Klepon dat zijn die groene balletjes met kokos die je bij de toko ziet liggen en waarvan je je altijd hebt afgevraagd hoe ze smaken. Maak ze en je weet het.
Zet een grote pan met water op. Bestrooi een plat bord met een dikke laag geraspte kokos.
Meng het ketanmeel met de kokosmelk tot een glad deeg. (Als je ze groen wilt hebben zoals in de toko dan doe je er een paar druppels groene kleursitf doorheen.) Een goed deeg is een deeg dat niet meer aan je handen blijft plakken. Je kunt er dan makkelijk stukjes vanafbreken.
Hak de schijven palmsuiker in stukjes van ongeveer 2 cm. Breek een stukje deeg af groot genoeg om balletje iets kleiner dan een pingpongbal van te rollen. Duw een stukje palmsuiker in het midden en rol er een balletje van. Ga zo door tot het deeg op is.
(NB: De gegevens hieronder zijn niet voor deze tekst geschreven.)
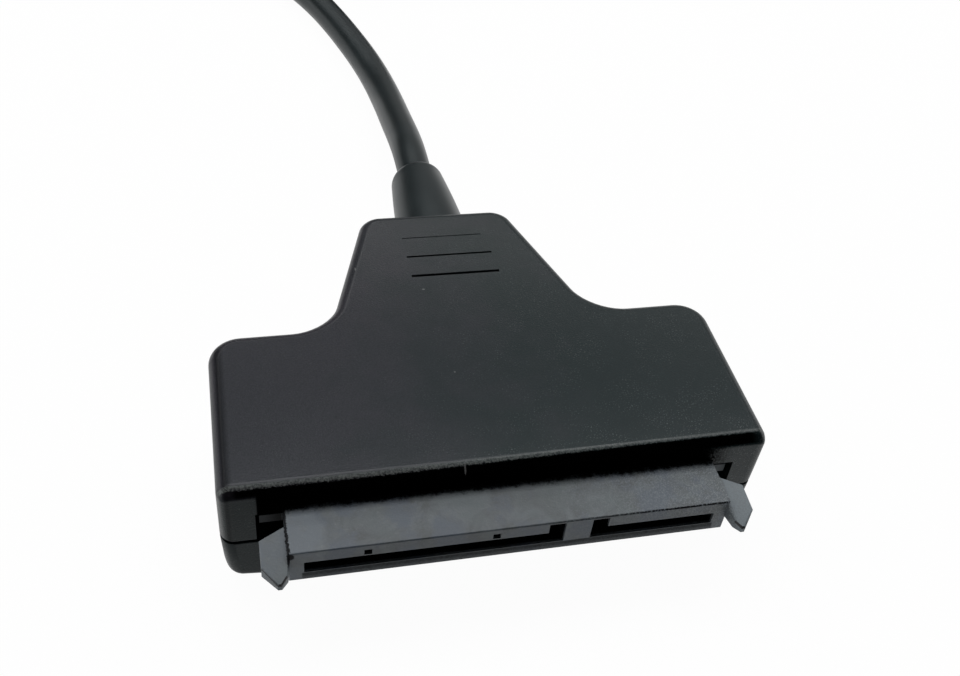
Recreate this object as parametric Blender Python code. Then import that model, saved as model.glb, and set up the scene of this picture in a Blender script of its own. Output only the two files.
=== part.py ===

Gooi tijdens het maken de balletjes gelijk in het kokende water. De balletjes die boven komen drijven zijn gaar. Haal ze eruit met een schuimspaan en rol ze door de geraspte kokos.
Als ze wat afgekoeld zijn stop je er één in je mond en bijt je erin. Als je het goed doet schiet er nu een bruine straal palmsuiker uit je mond recht op het nieuwe behang/de peperdure lcd-tv/de nieuwe bloes van je partner.